* **TASK STATEMENT**
Exactly reproduce each line of the listing that follows.

***

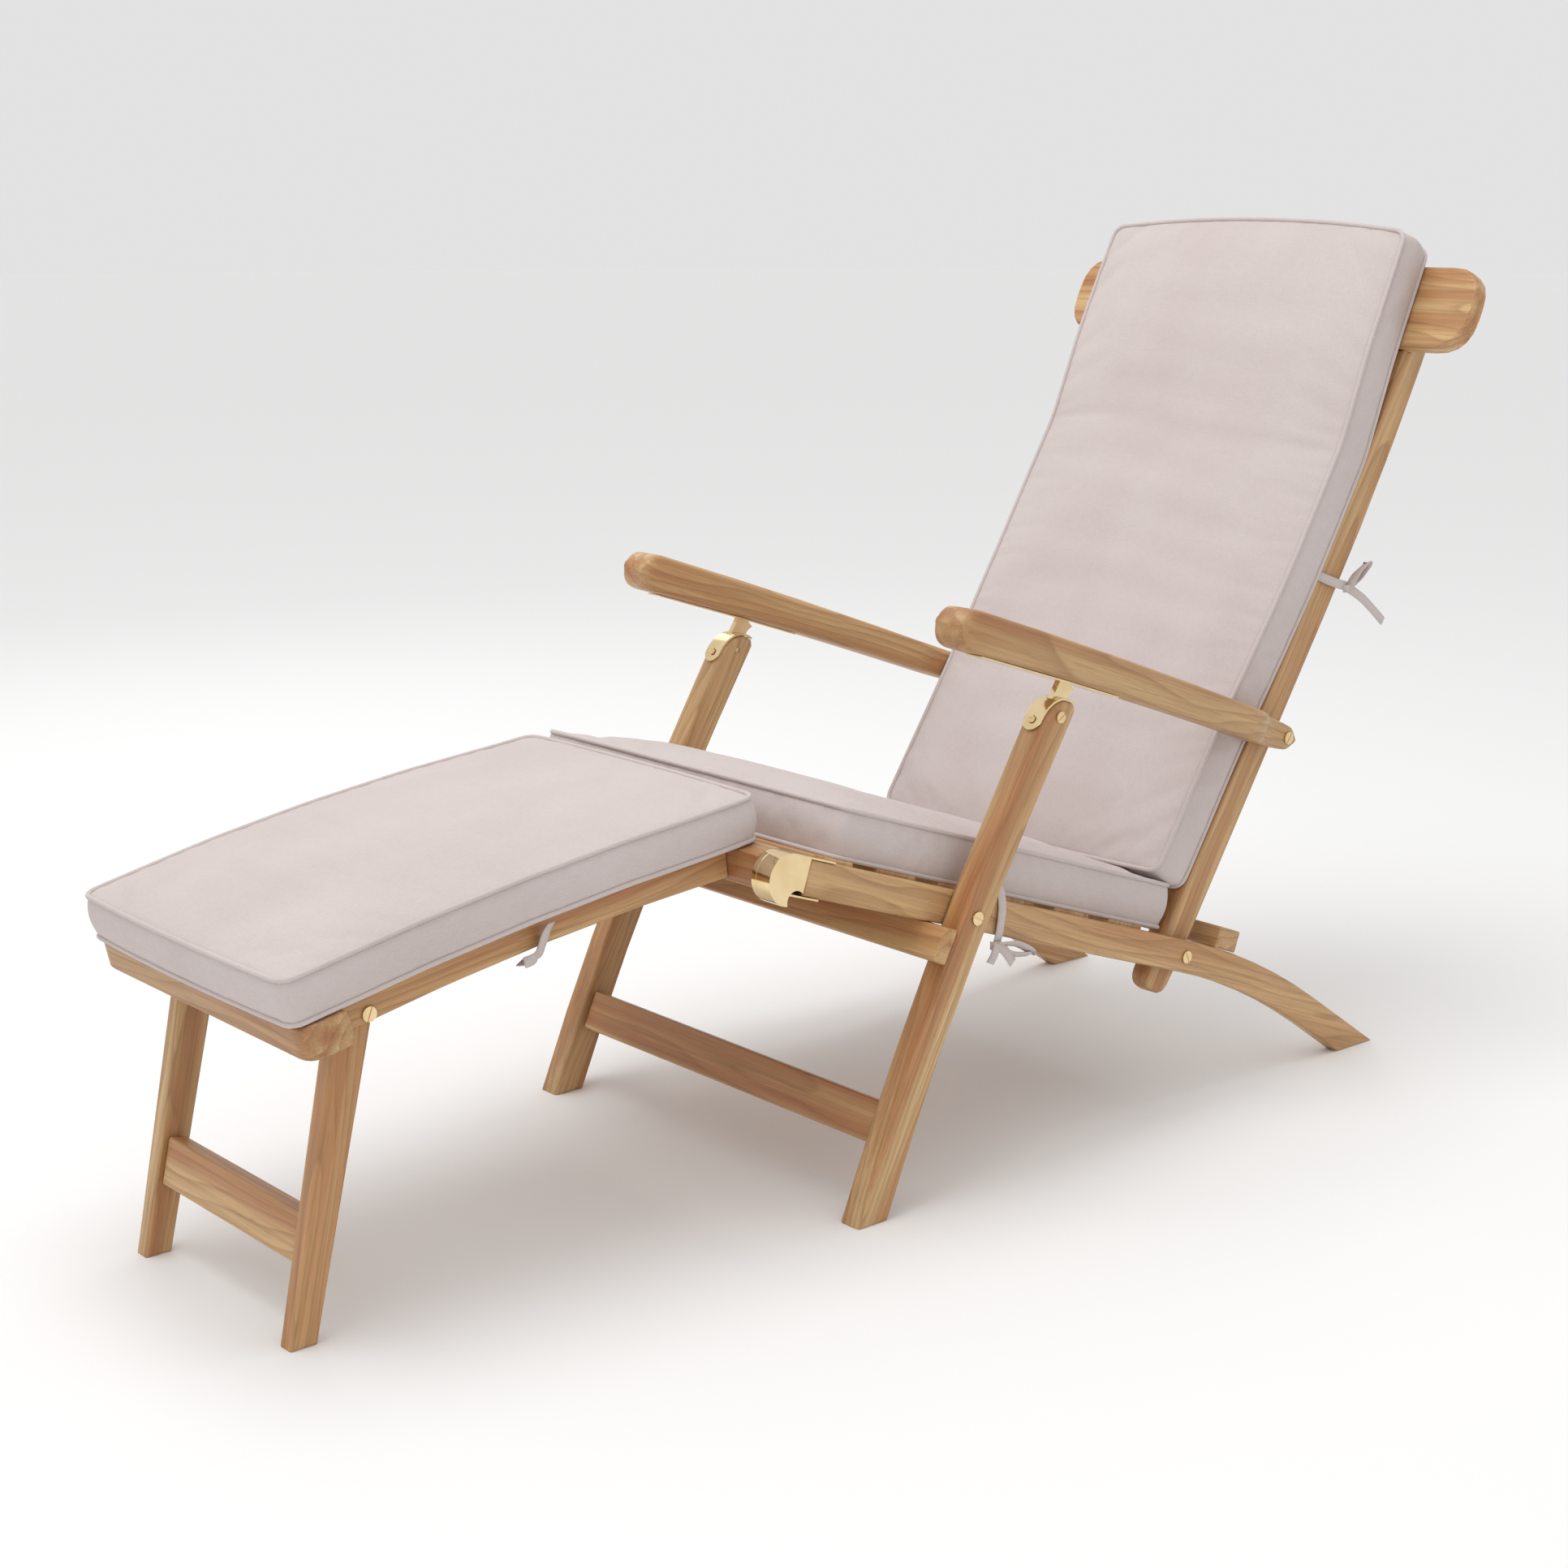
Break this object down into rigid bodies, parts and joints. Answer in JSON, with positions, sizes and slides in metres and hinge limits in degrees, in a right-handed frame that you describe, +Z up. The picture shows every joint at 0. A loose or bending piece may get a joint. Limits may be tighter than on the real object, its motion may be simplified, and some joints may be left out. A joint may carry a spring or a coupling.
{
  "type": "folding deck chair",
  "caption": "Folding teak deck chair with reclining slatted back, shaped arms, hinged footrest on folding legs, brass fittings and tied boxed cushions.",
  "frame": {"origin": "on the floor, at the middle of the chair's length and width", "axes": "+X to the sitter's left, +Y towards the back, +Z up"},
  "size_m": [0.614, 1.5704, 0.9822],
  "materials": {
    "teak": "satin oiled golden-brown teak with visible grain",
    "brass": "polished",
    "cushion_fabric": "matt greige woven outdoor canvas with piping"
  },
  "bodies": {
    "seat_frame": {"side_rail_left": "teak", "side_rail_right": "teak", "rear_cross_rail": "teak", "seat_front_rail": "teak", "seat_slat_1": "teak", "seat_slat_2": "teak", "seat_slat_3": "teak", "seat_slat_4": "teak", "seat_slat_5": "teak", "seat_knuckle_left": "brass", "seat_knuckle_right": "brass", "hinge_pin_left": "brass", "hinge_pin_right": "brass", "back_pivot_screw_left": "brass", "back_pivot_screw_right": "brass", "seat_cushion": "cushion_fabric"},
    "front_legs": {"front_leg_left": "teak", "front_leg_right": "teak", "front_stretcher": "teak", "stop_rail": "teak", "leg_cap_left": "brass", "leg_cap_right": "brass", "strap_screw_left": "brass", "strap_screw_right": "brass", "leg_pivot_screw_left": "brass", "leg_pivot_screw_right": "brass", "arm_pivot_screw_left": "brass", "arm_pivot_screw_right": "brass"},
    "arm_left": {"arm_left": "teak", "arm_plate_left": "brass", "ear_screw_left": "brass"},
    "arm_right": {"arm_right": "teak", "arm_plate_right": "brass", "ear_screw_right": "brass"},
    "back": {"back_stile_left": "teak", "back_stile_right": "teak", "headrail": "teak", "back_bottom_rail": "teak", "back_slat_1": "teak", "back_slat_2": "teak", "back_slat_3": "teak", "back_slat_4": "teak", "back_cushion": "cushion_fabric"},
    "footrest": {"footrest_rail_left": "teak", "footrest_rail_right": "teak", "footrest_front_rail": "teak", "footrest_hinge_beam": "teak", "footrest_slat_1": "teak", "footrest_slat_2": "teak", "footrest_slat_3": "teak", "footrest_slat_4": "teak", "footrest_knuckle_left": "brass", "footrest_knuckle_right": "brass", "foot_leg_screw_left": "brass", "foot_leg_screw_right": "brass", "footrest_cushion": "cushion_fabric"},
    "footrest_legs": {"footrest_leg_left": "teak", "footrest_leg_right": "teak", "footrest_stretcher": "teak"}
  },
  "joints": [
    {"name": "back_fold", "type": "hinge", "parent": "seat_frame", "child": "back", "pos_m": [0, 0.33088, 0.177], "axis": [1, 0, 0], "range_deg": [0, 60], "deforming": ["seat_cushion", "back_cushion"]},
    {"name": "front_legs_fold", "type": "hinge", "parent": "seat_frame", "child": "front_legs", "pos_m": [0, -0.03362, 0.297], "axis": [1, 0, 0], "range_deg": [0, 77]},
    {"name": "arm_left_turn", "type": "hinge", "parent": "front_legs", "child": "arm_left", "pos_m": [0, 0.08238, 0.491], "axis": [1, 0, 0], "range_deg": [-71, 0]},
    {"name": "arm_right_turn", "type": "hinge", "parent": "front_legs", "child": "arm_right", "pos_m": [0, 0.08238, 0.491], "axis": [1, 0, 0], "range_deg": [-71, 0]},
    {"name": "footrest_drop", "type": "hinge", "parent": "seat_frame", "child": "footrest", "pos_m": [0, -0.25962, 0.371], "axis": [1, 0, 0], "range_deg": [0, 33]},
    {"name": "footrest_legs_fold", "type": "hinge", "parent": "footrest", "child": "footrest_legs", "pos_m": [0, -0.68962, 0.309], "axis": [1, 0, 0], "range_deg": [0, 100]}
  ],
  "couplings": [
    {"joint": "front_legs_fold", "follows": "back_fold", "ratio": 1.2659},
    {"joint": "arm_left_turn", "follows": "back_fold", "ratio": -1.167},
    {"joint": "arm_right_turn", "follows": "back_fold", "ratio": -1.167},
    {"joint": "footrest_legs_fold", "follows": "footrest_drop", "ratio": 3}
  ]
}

***

* **FINISHED EXERCISE**
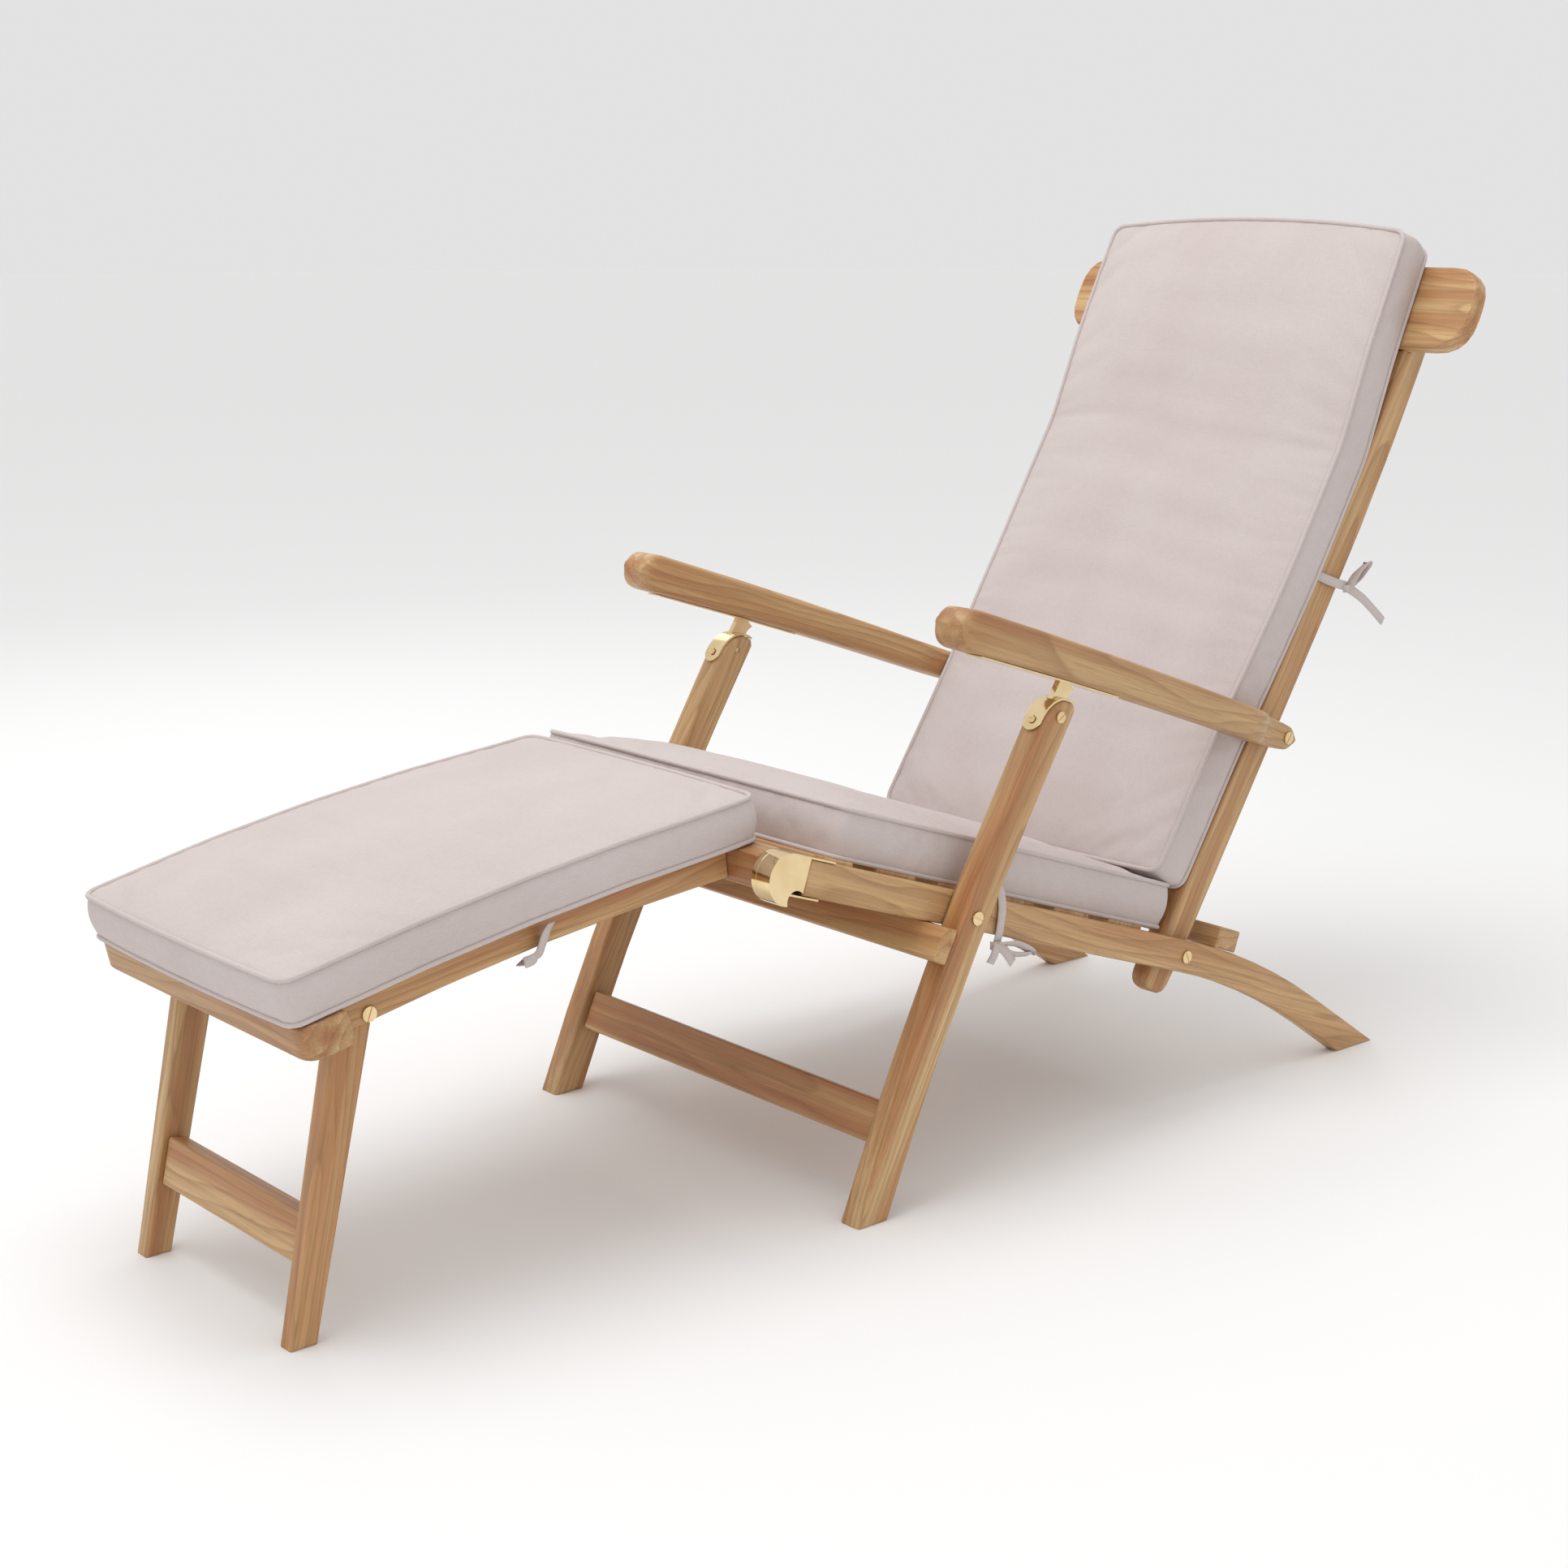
Break this object down into rigid bodies, parts and joints. Answer in JSON, with positions, sizes and slides in metres and hinge limits in degrees, in a right-handed frame that you describe, +Z up. The picture shows every joint at 0. A loose or bending piece may get a joint. Limits may be tighter than on the real object, its motion may be simplified, and some joints may be left out. A joint may carry a spring or a coupling.
{
  "type": "folding deck chair",
  "caption": "Folding teak deck chair with reclining slatted back, shaped arms, hinged footrest on folding legs, brass fittings and tied boxed cushions.",
  "frame": {"origin": "on the floor, at the middle of the chair's length and width", "axes": "+X to the sitter's left, +Y towards the back, +Z up"},
  "size_m": [0.614, 1.5704, 0.9822],
  "materials": {
    "teak": "satin oiled golden-brown teak with visible grain",
    "brass": "polished",
    "cushion_fabric": "matt greige woven outdoor canvas with piping"
  },
  "bodies": {
    "seat_frame": {"side_rail_left": "teak", "side_rail_right": "teak", "rear_cross_rail": "teak", "seat_front_rail": "teak", "seat_slat_1": "teak", "seat_slat_2": "teak", "seat_slat_3": "teak", "seat_slat_4": "teak", "seat_slat_5": "teak", "seat_knuckle_left": "brass", "seat_knuckle_right": "brass", "hinge_pin_left": "brass", "hinge_pin_right": "brass", "back_pivot_screw_left": "brass", "back_pivot_screw_right": "brass", "seat_cushion": "cushion_fabric"},
    "front_legs": {"front_leg_left": "teak", "front_leg_right": "teak", "front_stretcher": "teak", "stop_rail": "teak", "leg_cap_left": "brass", "leg_cap_right": "brass", "strap_screw_left": "brass", "strap_screw_right": "brass", "leg_pivot_screw_left": "brass", "leg_pivot_screw_right": "brass", "arm_pivot_screw_left": "brass", "arm_pivot_screw_right": "brass"},
    "arm_left": {"arm_left": "teak", "arm_plate_left": "brass", "ear_screw_left": "brass"},
    "arm_right": {"arm_right": "teak", "arm_plate_right": "brass", "ear_screw_right": "brass"},
    "back": {"back_stile_left": "teak", "back_stile_right": "teak", "headrail": "teak", "back_bottom_rail": "teak", "back_slat_1": "teak", "back_slat_2": "teak", "back_slat_3": "teak", "back_slat_4": "teak", "back_cushion": "cushion_fabric"},
    "footrest": {"footrest_rail_left": "teak", "footrest_rail_right": "teak", "footrest_front_rail": "teak", "footrest_hinge_beam": "teak", "footrest_slat_1": "teak", "footrest_slat_2": "teak", "footrest_slat_3": "teak", "footrest_slat_4": "teak", "footrest_knuckle_left": "brass", "footrest_knuckle_right": "brass", "foot_leg_screw_left": "brass", "foot_leg_screw_right": "brass", "footrest_cushion": "cushion_fabric"},
    "footrest_legs": {"footrest_leg_left": "teak", "footrest_leg_right": "teak", "footrest_stretcher": "teak"}
  },
  "joints": [
    {"name": "back_fold", "type": "hinge", "parent": "seat_frame", "child": "back", "pos_m": [0, 0.33088, 0.177], "axis": [1, 0, 0], "range_deg": [0, 60], "deforming": ["seat_cushion", "back_cushion"]},
    {"name": "front_legs_fold", "type": "hinge", "parent": "seat_frame", "child": "front_legs", "pos_m": [0, -0.03362, 0.297], "axis": [1, 0, 0], "range_deg": [0, 77]},
    {"name": "arm_left_turn", "type": "hinge", "parent": "front_legs", "child": "arm_left", "pos_m": [0, 0.08238, 0.491], "axis": [1, 0, 0], "range_deg": [-71, 0]},
    {"name": "arm_right_turn", "type": "hinge", "parent": "front_legs", "child": "arm_right", "pos_m": [0, 0.08238, 0.491], "axis": [1, 0, 0], "range_deg": [-71, 0]},
    {"name": "footrest_drop", "type": "hinge", "parent": "seat_frame", "child": "footrest", "pos_m": [0, -0.25962, 0.371], "axis": [1, 0, 0], "range_deg": [0, 33]},
    {"name": "footrest_legs_fold", "type": "hinge", "parent": "footrest", "child": "footrest_legs", "pos_m": [0, -0.68962, 0.309], "axis": [1, 0, 0], "range_deg": [0, 100]}
  ],
  "couplings": [
    {"joint": "front_legs_fold", "follows": "back_fold", "ratio": 1.2659},
    {"joint": "arm_left_turn", "follows": "back_fold", "ratio": -1.167},
    {"joint": "arm_right_turn", "follows": "back_fold", "ratio": -1.167},
    {"joint": "footrest_legs_fold", "follows": "footrest_drop", "ratio": 3}
  ]
}